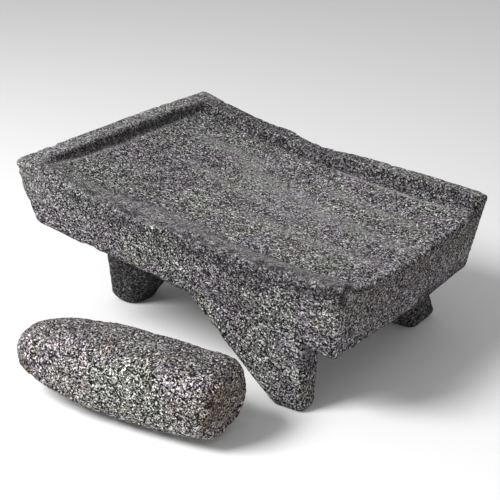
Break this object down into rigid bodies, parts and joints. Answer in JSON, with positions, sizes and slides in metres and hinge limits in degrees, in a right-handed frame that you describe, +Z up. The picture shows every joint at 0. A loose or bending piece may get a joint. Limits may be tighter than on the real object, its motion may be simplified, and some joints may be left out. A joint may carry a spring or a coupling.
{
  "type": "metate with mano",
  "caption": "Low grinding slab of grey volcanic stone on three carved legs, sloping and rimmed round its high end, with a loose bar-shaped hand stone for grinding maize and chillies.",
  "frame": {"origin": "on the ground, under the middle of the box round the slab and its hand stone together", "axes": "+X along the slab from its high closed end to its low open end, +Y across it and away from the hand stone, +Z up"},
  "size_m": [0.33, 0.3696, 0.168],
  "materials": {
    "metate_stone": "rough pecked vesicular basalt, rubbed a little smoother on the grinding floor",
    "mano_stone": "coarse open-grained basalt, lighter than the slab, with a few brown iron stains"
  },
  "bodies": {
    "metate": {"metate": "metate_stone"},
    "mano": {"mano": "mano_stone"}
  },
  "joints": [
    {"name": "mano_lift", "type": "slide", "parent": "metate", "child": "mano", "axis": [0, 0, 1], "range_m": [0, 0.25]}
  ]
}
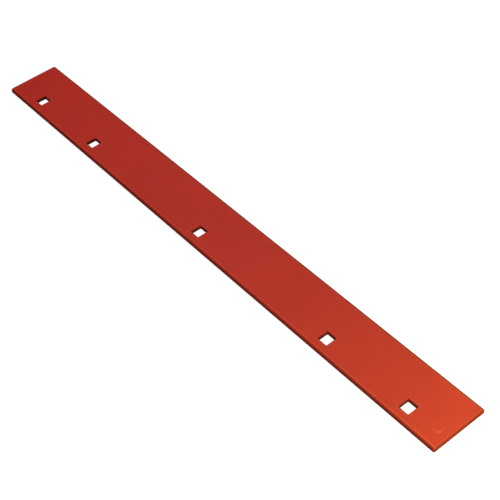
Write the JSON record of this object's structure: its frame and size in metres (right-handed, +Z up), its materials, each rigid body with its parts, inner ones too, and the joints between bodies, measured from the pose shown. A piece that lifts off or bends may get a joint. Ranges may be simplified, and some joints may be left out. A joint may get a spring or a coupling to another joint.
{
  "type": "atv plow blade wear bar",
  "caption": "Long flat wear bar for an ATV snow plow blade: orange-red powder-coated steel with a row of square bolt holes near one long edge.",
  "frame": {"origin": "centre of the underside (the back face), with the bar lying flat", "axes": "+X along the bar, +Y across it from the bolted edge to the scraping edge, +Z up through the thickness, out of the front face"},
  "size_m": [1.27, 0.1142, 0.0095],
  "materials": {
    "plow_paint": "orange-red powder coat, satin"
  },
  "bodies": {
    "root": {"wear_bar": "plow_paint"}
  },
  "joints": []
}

......

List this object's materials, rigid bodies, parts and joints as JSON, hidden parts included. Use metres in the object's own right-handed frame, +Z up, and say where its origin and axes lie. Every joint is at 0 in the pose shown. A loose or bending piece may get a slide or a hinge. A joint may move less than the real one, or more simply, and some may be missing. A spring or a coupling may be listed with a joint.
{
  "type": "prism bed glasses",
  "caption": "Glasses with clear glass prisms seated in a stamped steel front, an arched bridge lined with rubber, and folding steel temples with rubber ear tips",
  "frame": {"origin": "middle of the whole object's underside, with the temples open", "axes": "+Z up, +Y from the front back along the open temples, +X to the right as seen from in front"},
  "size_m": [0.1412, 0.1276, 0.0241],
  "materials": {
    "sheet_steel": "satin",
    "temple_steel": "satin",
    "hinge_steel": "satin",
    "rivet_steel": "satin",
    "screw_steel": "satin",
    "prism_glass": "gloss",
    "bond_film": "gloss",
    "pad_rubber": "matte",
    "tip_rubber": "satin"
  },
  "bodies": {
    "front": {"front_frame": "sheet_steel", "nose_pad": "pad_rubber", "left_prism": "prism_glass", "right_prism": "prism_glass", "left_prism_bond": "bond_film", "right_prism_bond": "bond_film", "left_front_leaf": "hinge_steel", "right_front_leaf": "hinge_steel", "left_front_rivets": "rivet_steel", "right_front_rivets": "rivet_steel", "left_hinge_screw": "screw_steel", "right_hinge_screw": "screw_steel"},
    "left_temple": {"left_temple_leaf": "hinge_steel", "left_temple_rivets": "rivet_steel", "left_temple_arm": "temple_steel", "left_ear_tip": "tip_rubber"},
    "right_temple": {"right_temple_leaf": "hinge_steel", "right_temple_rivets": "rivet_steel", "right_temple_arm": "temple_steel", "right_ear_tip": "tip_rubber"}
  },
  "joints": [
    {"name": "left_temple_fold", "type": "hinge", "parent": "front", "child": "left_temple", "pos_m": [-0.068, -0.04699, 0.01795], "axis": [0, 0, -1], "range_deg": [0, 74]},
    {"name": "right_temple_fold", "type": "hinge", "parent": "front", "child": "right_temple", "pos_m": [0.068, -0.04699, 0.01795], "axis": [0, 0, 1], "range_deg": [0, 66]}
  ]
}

......

To do »
Scan the lines for the string "axes". Pick out every line that has it.

Correct result »
  "frame": {"origin": "on the ground, under the middle of the box round the slab and its hand stone together", "axes": "+X along the slab from its high closed end to its low open end, +Y across it and away from the hand stone, +Z up"},
  "frame": {"origin": "centre of the underside (the back face), with the bar lying flat", "axes": "+X along the bar, +Y across it from the bolted edge to the scraping edge, +Z up through the thickness, out of the front face"},
List this object's materials, rigid bodies, parts and joints as JSON, hidden parts included. Use metres in the object's own right-handed frame, +Z up, and say where its origin and axes lie. Every joint is at 0 in the pose shown. A loose or bending piece may get a slide or a hinge. A joint may move less than the real one, or more simply, and some may be missing. A spring or a coupling may be listed with a joint.
  "frame": {"origin": "middle of the whole object's underside, with the temples open", "axes": "+Z up, +Y from the front back along the open temples, +X to the right as seen from in front"},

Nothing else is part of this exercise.